Contenders: Alexander Van der Bellen of the Greens narrowly beat Norbert Hofer of the Freedom party to the presidency
Alexander Van der Bellen won May's original presidential vote, which is now being re-run due to irregularities © Getty

When the former Green party leader Alexander Van der Bellen narrowly defeated Norbert Hofer of the far-right Freedom party to win Austria’s presidential election on May 22, no city was more crucial to his victory than Vienna. Home to 1.8m people, or more than a fifth of Austria’s population, Vienna is a bastion of the Social Democratic party and one of the European left’s great metropolitan strongholds.

The Viennese electorate voted by 61 to 39 per cent for Mr Van der Bellen, whose overall margin of victory was 50.3 to 49.7 per cent. (The Freedom party has mounted a legal challenge to the presidential result, alleging irregularities in the counting of postal votes.) Vienna’s emphatic rejection of the far right indicated that, although the Freedom party is top of the opinion polls at national level, it will not be easy to end the left’s supremacy in Vienna.

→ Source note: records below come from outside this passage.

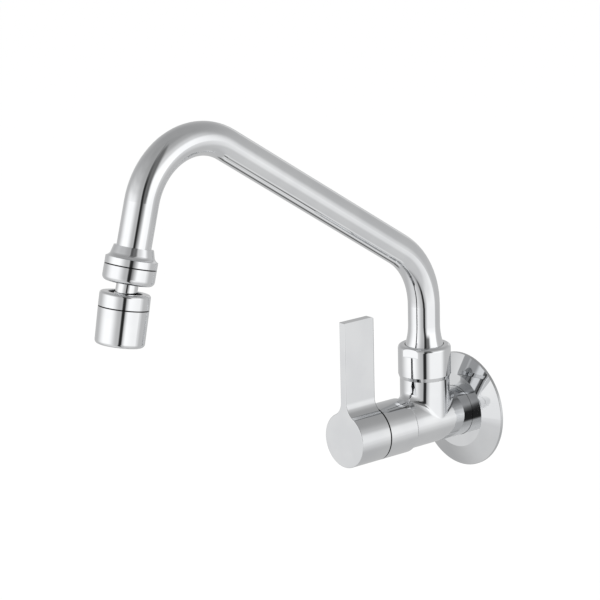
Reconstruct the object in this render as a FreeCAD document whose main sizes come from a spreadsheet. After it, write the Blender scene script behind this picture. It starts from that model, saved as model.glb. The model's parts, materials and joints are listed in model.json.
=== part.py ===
import FreeCAD, Part
import math
import os
import re

import Sketcher

# Wall-mounted sink tap: valve body on the wall, lever in front, swivel spout on top,
# ball-jointed aerator at the spout's end.
# Row frame in millimetres: +X to the right as one faces the wall, +Y into the wall, +Z up.
# The origin lies on the wall plane, on the axis of the horizontal valve body.

SIZES = {
    # wall flange and valve body, along the body axis, measured out from the wall
    "inlet_length": 20.0,
    "inlet_thread_radius": 10.48,
    "inlet_bore_radius": 5.5,
    "hub_start": 1.0,
    "flange_radius": 34.8,
    "flange_rim": 1.6,
    "flange_height": 6.0,
    "flange_ring_width": 7.4,
    "flange_sheet": 1.2,
    "flange_seal_section": 0.9,
    "flange_seal_bite": 0.7,
    "seat_tube_wall": 1.7,
    "chamber_undercut": 1.2,
    "chamber_margin": 0.5,
    "seat_depth": 16.0,
    "thread_depth": 8.0,
    # swivel neck and its nut, on an axis square to the body's
    "neck_out": 31.0,
    "neck_step": 0.3,
    "neck_blend": 5.0,
    "neck_straight": 6.1,
    "neck_shoulder_width": 1.4,
    "neck_thread_length": 11.8,
    "neck_wall": 3.0,
    "neck_bore_depth": 19.0,
    "throat_radius": 6.5,
    "throat_overlap": 3.0,
    "nut_step": 0.95,
    "nut_height": 20.0,
    "nut_lip": 2.1,
    "nut_mouth_gap": 0.3,
    "nut_round": 2.2,
    "nut_bevel": 0.8,
    "nut_bevel_height": 2.2,
    "nut_flat_depth": 0.9,
    "nut_flat_height": 5.3,
    "nut_flat_turn": 13.0,
    "slip_ring_thickness": 0.9,
    # spout foot, tube and its two bends
    "foot_step": 1.0,
    "foot_clearance": 1.0,
    "foot_wall": 3.2,
    "foot_collar_gap": 0.6,
    "foot_seal_section": 0.8,
    "foot_seal_inset": 5.0,
    "tube_radius": 9.5,
    "tube_wall": 1.0,
    "flare_step": 1.9,
    "flare_length": 11.7,
    "skirt_height": 3.0,
    "spout_upright": 36.4,
    "spout_reach": 193.0,
    "spout_incline": 32.3,
    "rise_bend_radius": 44.0,
    "top_bend_radius": 39.5,
    "outlet_tilt": 15.0,
    # outlet fitting, along the end leg, measured from the top corner of the spout's line
    "bell_start": 78.0,
    "bell_wall": 1.45,
    "bell_flare": 0.95,
    "bell_shoulder": 2.45,
    "bell_cone_length": 3.6,
    "bell_cove_length": 2.8,
    "bell_cove_radius": 3.6,
    "bell_length": 10.4,
    "tube_stop_inset": 1.9,
    "spigot_wall": 3.7,
    "spigot_length": 4.8,
    "connector_wall": 3.05,
    "connector_length": 9.2,
    "connector_floor": 1.5,
    "connector_round": 3.0,
    "washer_thickness": 1.5,
    "washer_hole_radius": 6.4,
    "stem_flange_gap": 0.8,
    "stem_flange_thickness": 1.3,
    "stem_radius": 6.05,
    "stem_bore_radius": 3.2,
    "ball_drop": 11.2,
    "ball_step": 2.35,
    "ball_flat_inset": 1.15,
    # aerator, along its own axis, measured from the ball centre
    "aerator_tilt": 11.0,
    "liner_wall": 0.94,
    "liner_above": 3.6,
    "liner_below": 1.5,
    "ball_seal_section": 0.9,
    "ball_seal_inset": 1.0,
    "socket_top": 6.2,
    "socket_throat": 4.4,
    "socket_length": 8.2,
    "socket_room": 3.65,
    "socket_wall": 2.7,
    "socket_round": 1.5,
    "socket_spigot_length": 4.0,
    "carrier_bore_gap": 0.3,
    "carrier_ledge": 1.0,
    "carrier_wall": 0.95,
    "carrier_rise": 1.15,
    "carrier_flange": 2.3,
    "shell_wall": 1.65,
    "shell_length": 20.5,
    "shell_taper": 0.3,
    "shell_lip": 1.4,
    "shell_lip_width": 2.65,
    "shell_round": 2.2,
    "aerator_washer_thickness": 1.5,
    "aerator_washer_gap": 0.2,
    "insert_flange": 1.4,
    "insert_wall": 1.2,
    "insert_foot_gap": 0.2,
    "insert_foot": 1.1,
    "grid_thickness": 1.7,
    "grid_cell": 2.3,
    "grid_rib": 0.55,
    "strainer_inset": 2.0,
    "strainer_rise": 1.4,
    "mesh_thickness": 0.4,
    "jet_plate_thickness": 2.0,
    "jet_margin": 2.0,
    "jet_radius": 0.7,
    "screen_spacing": 1.0,
    # quarter-turn cartridge, along the body axis from the seat outwards
    "cartridge_wall": 4.9,
    "seat_seal_thickness": 2.0,
    "seat_seal_inset": 0.3,
    "disc_thickness": 3.0,
    "port_inner_radius": 2.6,
    "port_inner_width": 3.4,
    "port_outer_width": 7.6,
    "port_margin": 1.7,
    "tongue_width": 3.8,
    "tongue_length": 11.0,
    "tongue_depth": 1.0,
    "housing_relief": 0.6,
    "housing_wall": 1.15,
    "housing_seal_bite": 0.8,
    "housing_seal_section": 0.85,
    "seal_recess_step": 1.0,
    "seal_recess_depth": 2.0,
    "hex_bearing": 0.7,
    "hex_height": 6.0,
    "window_width": 7.0,
    "window_length": 3.6,
    "collar_wall": 2.0,
    "collar_length": 4.1,
    "spindle_foot_inset": 0.5,
    "spindle_foot_thickness": 3.0,
    "thrust_washer_thickness": 0.5,
    "barrel_radius": 6.0,
    "barrel_length": 9.0,
    "spindle_seal_section": 0.55,
    "spindle_seal_start": 3.4,
    "spindle_seal_spacing": 3.0,
    "spindle_step": 2.0,
    "spindle_setback": 2.5,
    "spline_length": 13.0,
    "spline_depth": 0.45,
    "circlip_thickness": 0.8,
    "circlip_width": 2.2,
    "circlip_depth": 0.7,
    "circlip_gap_width": 3.0,
    # trim sleeve and lever
    "sleeve_margin": 0.2,
    "sleeve_seat_length": 11.0,
    "sleeve_step": 1.3,
    "sleeve_wall": 1.6,
    "sleeve_overhang": 1.0,
    "sleeve_front_wall": 1.4,
    "sleeve_round": 1.1,
    "lever_gap": 0.6,
    "lever_length": 22.2,
    "blade_width": 5.0,
    "blade_top": 71.0,
    "blade_fillet": 9.0,
    "lever_edge_round": 0.4,
    "blade_corner_round": 1.2,
    "lever_wall": 2.4,
    "lever_front_wall": 3.5,
    "boss_wall": 3.0,
    "boss_setback": 1.2,
    "rib_width": 8.0,
    "grub_setback": 7.0,
    "grub_radius": 2.0,
    "grub_length": 6.0,
    "grub_point": 0.5,
    "hex_socket_width": 2.0,
    "hex_socket_depth": 2.5,
    "plug_radius": 3.3,
    "plug_depth": 2.0,
    "plug_edge": 0.35,
    "plug_rise": 0.5,
    # named clearances
    "running_fit": 0.08,
    "seat_gap": 0.1,
    "thread_gap": 0.1,
    "slip_gap": 0.15,
    "disc_film": 0.05,
    "swivel_gap": 0.1,
    "seal_gap": 0.03,
    "joint_line": 0.2,
    "joint_line_round": 0.25,
}

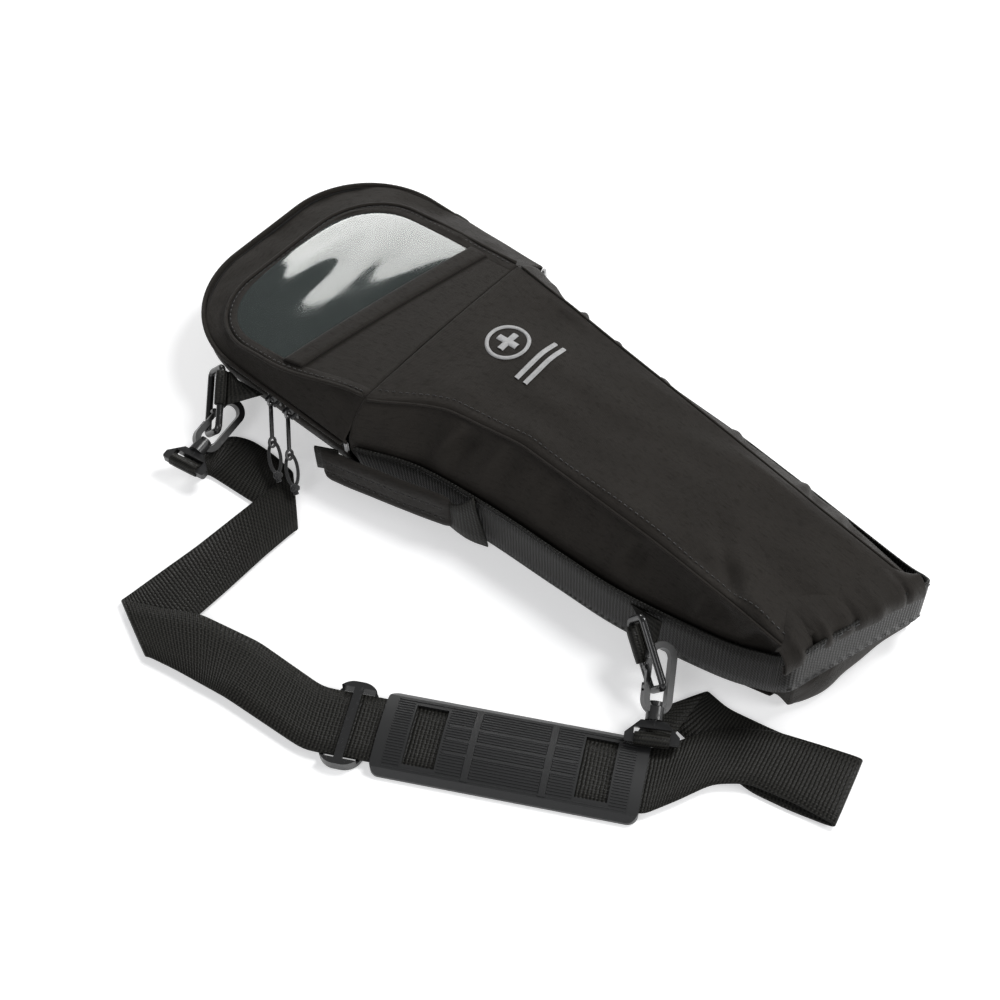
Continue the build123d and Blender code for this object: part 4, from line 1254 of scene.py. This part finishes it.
# ---------------------------------------------------------------- pad details
def build_pad():
    """Lengthwise ridges, a smooth rim and raised bars on the moulded pad."""
    def at(x, y, rise):
        crown = 7.6 + 3.4 * (1 - (y / 27.0) ** 2)
        return on_pad(x, y, crown + rise) * MM

    verts, faces = [], []

    def strip(x0, x1, y0, y1, rise):
        """Raised bar with sloped sides and closed ends, along the pad."""
        base = len(verts)
        for x in (x0, x1):
            for k, share in enumerate((0, 0.25, 0.75, 1)):
                verts.append(at(x, y0 + share * (y1 - y0), rise if k in (1, 2) else sunk))
        for k in range(3):
            faces.append((base + k, base + k + 4, base + k + 5, base + k + 1))
        faces.append((base, base + 1, base + 2, base + 3))
        faces.append((base + 7, base + 6, base + 5, base + 4))

    sunk = -0.3
    ridge_half, pad_reach = 0.65, 82
    for y in np.arange(-25, 25.1, 2.0):
        spans = ((-pad_reach, pad_reach),)
        if abs(y) < 23.5:
            spans = ((-pad_reach, -70.5), (-45.5, -28.8), (-23.2, 23.2), (28.8, 45.5), (70.5, pad_reach))
        for x0, x1 in spans:
            strip(x0, x1, y - ridge_half, y + ridge_half, 0.55)
    for x in (-26, 26):
        base = len(verts)
        crossing = np.linspace(-26, 26, 19)
        for y in crossing:
            for away, rise in ((-2.8, sunk), (-2.3, 0.6), (2.3, 0.6), (2.8, sunk)):
                verts.append(at(x + away, y, rise))
        for i in range(len(crossing) - 1):
            for k in range(3):
                o = base + i * 4 + k
                faces.append((o, o + 1, o + 5, o + 4))
    for y in (-9, 1, 11):
        strip(-44, 44, y - 1.7, y + 1.7, 0.6)
    ridges = mesh_object("pad_ridges", verts, faces)
    ridges.data.uv_layers.new(name="uv")
    ridges.data.polygons.foreach_set("use_smooth", [False] * len(ridges.data.polygons))
    dress(ridges, pad_rubber, "pad")


build_pad()


# ---------------------------------------------------------------- materials of the pieces kept from CAD
for material, nodes in (
        (hook_plastic, ("hook_upper", "hook_lower", "hook_gate_upper", "hook_gate_lower", "hook_base_upper",
                        "hook_base_lower")),
        (ring_plastic, ("ring_upper", "ring_lower")), (glide_plastic, ("tri_glide",)),
        (pad_rubber, ("shoulder_pad",)), (slider_enamel, ("zip_slider_a", "zip_slider_b")),
        (pull_enamel, ("zip_pull_a", "zip_pull_b")), (tack_thread, ("zip_end_tacks",)),
        (lining_cloth, ("back_padding", "foot_lining"))):
    for node in nodes:
        frame["nodes"][node].data.materials.clear()
        frame["nodes"][node].data.materials.append(material)


# ---------------------------------------------------------------- floor, light and camera
def build_stage():
    sheet = bpy.data.meshes.new("floor")
    reach = 6.0
    corners = [(-reach, -reach, 0), (reach, -reach, 0), (reach, reach, 0), (-reach, reach, 0)]
    sheet.from_pydata(corners, [], [(0, 1, 2, 3)])
    floor = bpy.data.objects.new("floor", sheet)
    bpy.context.scene.collection.objects.link(floor)
    floor.location.z = -0.3 * MM
    pale = bpy.data.materials.new("pale_floor")
    pale.use_nodes = True
    surface = pale.node_tree.nodes["Principled BSDF"]
    surface.inputs["Base Color"].default_value = (0.84, 0.84, 0.84, 1)
    surface.inputs["Roughness"].default_value = 0.7
    surface.inputs["Specular IOR Level"].default_value = 0.1
    surface.inputs["Emission Color"].default_value = (1, 1, 1, 1)
    surface.inputs["Emission Strength"].default_value = 0.42
    floor.data.materials.append(pale)
    for name, place, size, power, colour in (
            ("key", (-1.22, 0.74, 0.66), 0.62, 9, (1, 0.99, 0.97)),
            ("fill", (0.2, -1.8, 1.3), 1.3, 13, (0.98, 0.98, 1)),
            ("top", (0.5, 1.1, 1.9), 0.8, 30, (1, 1, 1)),
            ("rim", (1.4, 0.5, 0.8), 0.6, 9, (1, 1, 1))):
        data = bpy.data.lights.new(name, "AREA")
        data.shape = "DISK"
        data.size = size
        data.energy = power
        data.color = colour
        light = bpy.data.objects.new(name, data)
        light.location = place
        light.rotation_mode = "QUATERNION"
        light.rotation_quaternion = (Vector((0, -0.05, 0.03)) - Vector(place)).to_track_quat("-Z", "Y")
        bpy.context.scene.collection.objects.link(light)
    world = bpy.data.worlds.new("studio")
    world.use_nodes = True
    world.node_tree.nodes["Background"].inputs[0].default_value = (0.94, 0.96, 1.0, 1)
    world.node_tree.nodes["Background"].inputs[1].default_value = 0.18
    bpy.context.scene.world = world


def build_camera():
    data = bpy.data.cameras.new("camera")
    data.sensor_width = 36
    data.lens = 61.65
    data.shift_x = -0.065
    data.shift_y = -0.064
    data.clip_start = 0.02
    camera = bpy.data.objects.new("camera", data)
    azimuth, elevation, distance = math.radians(40), math.radians(53), 1.25
    back = Vector((math.sin(azimuth) * math.cos(elevation), -math.cos(azimuth) * math.cos(elevation),
                   math.sin(elevation)))
    camera.location = Vector((0, 0, 0.040)) + back * distance
    camera.rotation_mode = "QUATERNION"
    camera.rotation_quaternion = (-back).to_track_quat("-Z", "Y")
    bpy.context.scene.collection.objects.link(camera)
    bpy.context.scene.camera = camera


build_stage()
build_camera()
bpy.context.scene.view_settings.view_transform = "Standard"
bpy.context.scene.view_settings.exposure = 0.0

bpy.context.view_layer.update()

“The Freedom party may be strong enough to be in the next national government, but I am convinced that in Vienna there is no majority for it,” says Christoph Chorherr, a prominent Vienna-based Green politician.

The Freedom party is making inroads in Vienna thanks to a long-term decline in support for Austria’s two main parties, the Social Democrats and the conservative People’s party. In 2002 they took a combined 79 per cent of the national vote in parliamentary elections. By 2013 this fell to just over 50 per cent. Social Democrats know that the party’s fall from power in Vienna would be a heavy blow for the moderate left across Europe.

“What would it mean if the Social Democrats one day lost Vienna? It would be quite dramatic,” says Hannes Swoboda, a party elder statesman and former leader of the socialists group in the European Parliament.

“For many Austrians who promote an open society, a society of integration, it would bring them to despair. It might even split the party. The younger, more progressive, leftwing types might leave and form a new party.”

Mr Swoboda says that much credit for holding the Social Democrats together goes to Michael Häupl, 66, who has served as mayor of Vienna since 1994. Mr Häupl stabilised the party in difficult times when he took over its leadership temporarily in May after the abrupt resignation of Werner Faymann as Austria’s chancellor and party leader.

Christian Kern, a former chief executive of Austria’s state railway system, replaced Mr Faymann as chancellor and is expected this month to inherit the party leadership. He is under no illusions about the scale of the Freedom party’s threat. “If we don’t grasp that this is our last chance, the two big parties are going to disappear,” Mr Kern said in May.

The two main parties have held power almost continuously at national level, alone or in coalition, since Austria regained its sovereignty in 1955 with the end of the Allied occupation. But the patronage networks that once guaranteed the parties’ hegemony have slowly faded in importance.

“When a political party holds power for such a long time, like the Social Democrats in Vienna, it becomes lazy and runs out of ideas. It becomes structurally corrupt,” says Beate Meinl-Reisinger, deputy chair of Neos, a liberal party. “It’s only Häupl who is holding it all together. Beneath the surface it’s a dramatic situation in the party.”

Except between 1934 and 1945, when the Social Democrats were outlawed as Austria fell under rightwing authoritarian rule and was annexed by Nazi Germany, no European capital has been more loyal to the left since the end of the first world war.

However, working-class neighbourhoods that were the rock of the party’s support have changed as manufacturing declined and hundreds of thousands of immigrants came from eastern Europe, Turkey and beyond. Many working-class voters of conservative outlook have gravitated to the Freedom party.

In the 1996 city council elections, the Social Democrats won 39 per cent of the vote and the Freedom party, then led by Jörg Haider, an extreme rightist who died in 2008, took 28 per cent. The Social Democrats recovered to win 47 per cent in 2001, 49 per cent in 2005 and 44 per cent in 2010.

But last October the Social Democrats fell back to 39 per cent. The Freedom party took 31 per cent, its best ever performance in a Vienna election. A Social Democrat-Green coalition controls the council, but the Freedom party’s result entitled it to one of Vienna’s two deputy mayoralties. It went to Johann Gudenus, 39, a rising far-right star.

Mr Gudenus stresses that immigration is a big factor in his party’s rise. “Vienna is a lot better than many cities in the world. We are blessed being here. But things are getting worse and worse every year. What we are seeing is the Islamisation of Europe, Austria and Vienna,” he says.

For the country’s Social Democrats, nowhere is it more important to hold the Freedom party at bay than in Vienna.